Urano é pai de Cronos, dos ciclopes, dos hecatônquiros e dos titãs. Cronos é pai de Zeus, de Hades e de Poseidon. É também pai de Atena, Apolo, Ártemis, Hermes, Dioniso, Hércules. Em suma, Urano é ancestral direto ou indireto de quase todo o panteão grego. O panteão antigo e o novo formam uma só árvore genealógica, constituem uma só família, encabeçada pelo Deus celeste. Porém, essa família estruturada pela relação fundamental com o pai surge do mais amplo afrouxamento dos costumes.
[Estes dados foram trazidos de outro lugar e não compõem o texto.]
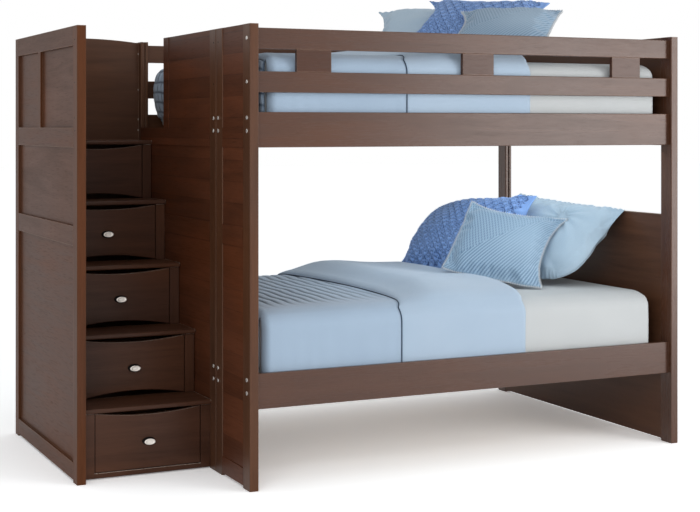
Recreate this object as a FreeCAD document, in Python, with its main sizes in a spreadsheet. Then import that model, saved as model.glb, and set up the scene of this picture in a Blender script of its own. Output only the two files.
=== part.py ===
import FreeCAD, Part
import math
import os
import re

import Sketcher
from FreeCAD import Placement, Rotation, Vector

# Full-over-full bunk bed with a drawer staircase on its left end.
# Row frame: +X to the right along the beds, +Y to the back, +Z up, millimetres.
# The origin is on the floor, under the middle of the overall length and depth.

SIZES = (
    # overall frame
    ("bed_height", 1765, "floor to the top of every post"),
    ("bed_depth", 1440, "front of the posts to the back of the posts"),
    ("bed_inside_length", 1924.6, "between the two end walls of the beds"),
    ("wall_thickness", 36, "posts, stiles and rails of every end wall"),
    ("stair_width", 560.5, "outer face of the stair side to the left face of the middle wall"),
    ("bed_post_width", 74, "corner posts of the beds, along Y"),
    ("stile_width", 72, "stiles beside the seam of the middle wall, along Y"),
    ("extension_depth", 369, "narrow front panel that widens the middle wall"),
    ("seam_gap", 2, "between the narrow front panel and the main panel"),
    ("edge_radius", 4, "rounded long edges of posts and rails"),
    ("joint_clearance", 0.25, "between a tongue and the sides of its groove"),
    # frame-and-panel walls
    ("panel_foot_gap", 10, "floor to the underside of the bottom rails"),
    ("bottom_rail_height", 66, "bottom rails of the end walls"),
    ("frame_rail_height", 77, "middle and sill rails of the end walls"),
    ("middle_rail_low", 914, "floor to the underside of the middle rails"),
    ("guard_board_height", 394, "top of the sill rails to the top of the posts"),
    ("top_rail_height", 76, "top rail of the stair side"),
    ("tongue_thickness", 12, "tongues on panels and rails"),
    ("tongue_depth", 7, "how far a tongue enters its groove"),
    ("groove_depth", 8, "grooves in stiles and rails"),
    ("wall_panel_recess", 3, "infill boards of the bed ends below the frame's face"),
    ("side_panel_recess", 12, "infill boards of the stair side below the frame's face"),
    ("opening_edge", 402, "back of the post to the guard's end, along Y"),
    # long rails
    ("rail_setback", 21, "front of the posts to the front of the rails"),
    ("rail_thickness", 21, "side rails and guard rails"),
    ("side_rail_height", 135, "side rails that carry the slats"),
    ("upper_rail_lift", 2, "sill rail's underside to the upper side rails' underside"),
    ("lower_rail_low", 304, "floor to the underside of the lower side rails"),
    ("guard_rail_height", 80, "both guard rails"),
    ("guard_drop", 14, "top of the posts to the top of the top guard rail"),
    ("spacer_height", 85.5, "spacer blocks, and so the gap between the guard rails"),
    ("spacer_length", 146, "spacer blocks between the guard rails"),
    ("spacer_thickness", 19, "spacer blocks, along Y"),
    ("spacer_recess", 2, "spacer blocks behind the face of the rails"),
    ("spacer_inset", 166, "end wall to the nearest spacer block, left"),
    ("spacer_inset_right", 149, "end wall to the nearest spacer block, right"),
    # sleeping platforms
    ("ledger_width", 25, "ledgers under the slats, along Y"),
    ("ledger_height", 30, "ledgers under the slats"),
    ("ledger_lift", 1, "side rail's underside to the ledger's underside"),
    ("slat_width", 76, "slats, along X"),
    ("slat_thickness", 19, "slats"),
    ("slat_end_gap", 2, "slat end to the side rail"),
    ("slat_margin", 30, "end beam to the first and the last slat"),
    ("end_beam_thickness", 22, "cross beams at both ends of each bed, along X"),
    ("end_ledge_height", 50, "right cross beams, which carry no joint"),
    ("beam_notch_drop", 6, "sill's top to the upper left beam behind the access opening"),
    ("beam_notch_margin", 8, "guard's end to the end of the beam's full height"),
    ("centre_beam_width", 62, "beam under the middle of the slats, along Y"),
    ("centre_beam_height", 31, "beam under the middle of the slats"),
    # bolts and nuts
    ("bolt_radius", 3.5, "shank"),
    ("bolt_head_radius", 7.5, "head"),
    ("bolt_head_height", 2.5, "head"),
    ("bolt_length", 86, "from under the head of a rail bolt"),
    ("seam_bolt_length", 56, "from under the head of a seam bolt"),
    ("bolt_clearance", 0.5, "between the shank and its hole"),
    ("head_clearance", 1.5, "around a bolt head that stands against the stair's back boards"),
    ("barrel_radius", 5, "barrel nuts"),
    ("barrel_margin", 3, "barrel nut's end to the rail's face"),
    ("barrel_inset", 12, "barrel nut's axis to the bolt's tip"),
    ("bolt_low_offset", 63, "side rail's underside to the lower bolt"),
    ("bolt_high_offset", 113, "side rail's underside to the upper bolt"),
    ("seam_bolt_inset", 25, "seam to the axis of the seam bolts"),
    ("plug_radius", 4.5, "plugs in the bolt holes that this layout leaves free"),
    ("plug_length", 10, "plugs"),
    ("side_plug_front", 34, "stair side's front edge to its front plugs"),
    ("side_plug_back", 18, "stair side's back edge to its back plugs"),
    # staircase
    ("stair_set_back", 378.5, "front of the beds to the front of the stair side"),
    ("side_stile_width", 62, "posts of the stair side, along Y"),
    ("side_middle_stile_width", 39, "short stile at the top of the stair side"),
    ("side_middle_stile_back", 429, "back of the stair side to its short stile"),
    ("first_nosing", 422, "front of the beds to the first tread's nosing"),
    ("step_run", 194, "nosing to nosing"),
    ("sill_step", 58, "top tread to the top of the sill rail, the last step up"),
    ("first_tread_top", 277, "floor to the first tread's top"),
    ("tread_thickness", 18, "treads"),
    ("nosing_overhang", 14, "nosing to the face frame under it"),
    ("nosing_radius", 7, "rounded front of the treads"),
    ("face_frame_thickness", 20, "face frames, along Y"),
    ("face_stile_left", 49, "left stile of the face frames"),
    ("face_stile_right", 41, "right stile of the face frames"),
    ("face_bottom_gap", 5, "floor to the lowest face frame and the side planks"),
    ("face_bottom_rail", 20, "rail under the lowest drawer"),
    ("side_plank_thickness", 18, "planks of the stepped side boards"),
    ("back_inset", 20, "back of the posts to the stair's back boards"),
    ("back_thickness", 20, "stair's back boards"),
    ("back_guard_drop", 4, "top of the posts to the arched guard's top at its two ends"),
    ("back_guard_rise", 16, "rise of the arch over its ends"),
    # drawers
    ("front_side_gap", 1.5, "drawer front to the face frame"),
    ("front_low_gap", 2, "drawer front to the tread or rail under it"),
    ("front_high_gap", 2, "drawer front to the tread over it"),
    ("front_thickness", 19, "drawer fronts"),
    ("front_edge_radius", 2.5, "rounded front edges of the drawer fronts"),
    ("front_shoulder", 5, "straight ends of a front's curved edges"),
    ("front_scoop", 17, "dip of the finger scoop in a front's top edge"),
    ("front_arch", 22, "rise of the arch in a front's bottom edge"),
    ("drawer_back_gap", 13, "top drawer's box to the stair's back boards"),
    ("drawer_box_height", 150, "drawer boxes"),
    ("drawer_box_lift", 30, "tread to the underside of the drawer box"),
    ("drawer_side_thickness", 12, "sides, back and sub-front of the boxes"),
    ("drawer_bottom_thickness", 6, "bottoms of the boxes"),
    ("drawer_bottom_lift", 10, "box's underside to its bottom board"),
    ("drawer_bottom_bite", 5, "how far the bottom enters its grooves"),
    ("slide_gap", 13, "side plank to the side of the drawer box"),
    ("slide_height", 36, "fixed slides"),
    ("slide_web", 3, "web of the fixed slides"),
    ("slide_flange", 4, "flanges of the fixed slides"),
    ("slide_depth", 7, "fixed slides, along X"),
    ("slide_clearance", 1.5, "moving slide to the channel it runs in"),
    ("slide_lift", 75, "tread to the underside of the fixed slides"),
    ("knob_length", 46, "oval knob, along X"),
    ("knob_height", 24, "oval knob, along Z"),
    ("knob_rim", 4, "flat side of the knob's rim"),
    ("knob_dome", 5, "dome over the rim"),
    ("knob_neck_length", 15, "drawer front to the knob's back"),
    ("knob_neck_radius", 6.5, "neck"),
    ("knob_lift", 116, "tread to the knob's middle"),
    ("screw_radius", 2, "knob screw"),
    ("screw_head_radius", 4.5, "knob screw's head"),
    ("screw_head_height", 2.5, "knob screw's head"),
    ("screw_bite", 10, "how far the screw enters the knob"),
    ("screw_clearance", 0.4, "around the knob screw"),
    # bedding
    ("mattress_end_slack", 72.6, "both gaps at a mattress's ends together"),
    ("mattress_side_gap", 12, "side rail to the mattress"),
    ("mattress_height", 305, "mattresses"),
    ("mattress_radius", 38, "rounded edges of the mattresses"),
    ("upper_mattress_left", 48, "middle wall to the upper mattress"),
    ("lower_mattress_left", 25, "middle wall to the lower mattress"),
    ("cover_thickness", 9, "covers at the sides of the mattress"),
    ("cover_gap", 0.6, "between the covers and the mattress"),
    ("quilt_top", 14, "ribbed quilt over the mattress"),
    ("blanket_top", 22, "turned-back blanket over the mattress"),
    ("blanket_crown", 26, "rise of the blanket's middle along X"),
    ("blanket_length", 580, "turned-back blanket along X"),
    ("bare_length", 682, "blanket to the mattress's right end"),
    ("cover_drop", 255, "covers' sides, down from the mattress's top"),
    ("sham_width", 705, "large quilted pillows"),
    ("sham_height", 475, "large quilted pillows"),
    ("sham_thickness", 130, "large quilted pillows"),
    ("blue_pillow_width", 645, "blue pillows"),
    ("blue_pillow_height", 440, "blue pillows"),
    ("blue_pillow_thickness", 125, "blue pillows"),
    ("ribbed_pillow_width", 460, "small ribbed pillows"),
    ("ribbed_pillow_height", 450, "small ribbed pillows"),
    ("ribbed_pillow_thickness", 110, "small ribbed pillows"),
)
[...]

Freud colocou o parricídio à raiz de todas as religiões. Para isso baseou-se, em grande medida, na trama de Édipo rei. Porém, na mitologia grecorromana, os deuses atentam contra seus pais, não os matam. O propósito de se defender diferencia os atos de Zeus e seus irmãos de um parricídio doloso. O assassinato de Laio por Édipo, na tragédia de Sófocles tão utilizada por Freud, também. Édipo tampouco tem a intenção de assassinar o seu pai.
Mas, mesmo sem parricídios, o mito fundador grego permite-nos perguntar se as religiões não são mecanismos de destituição violenta do Deus celeste. Se o método de investigação com base na experiência fundadora se reveste de alguma eficácia, no caso grego ela indica que a religião antropomórfica tem o sentido de um atentado contra o Deus supremo. E, se o tem, por que as formas menos aperfeiçoadas de politeísmo não poderiam ter o mesmo sentido?
O atentado contra o pai não se restringe à religião grecorromana. Está em muitos outros sistemas de crenças. Algumas vezes, a violência contra o Deus celeste é explícita. Outras vezes, assume a forma dissimulada do sacrifício de um ser colocado em lugar dele. Mas em muitas ocasiões ela está presente. Perguntamos por que não pode funcionar como princípio explicativo de todo o politeísmo.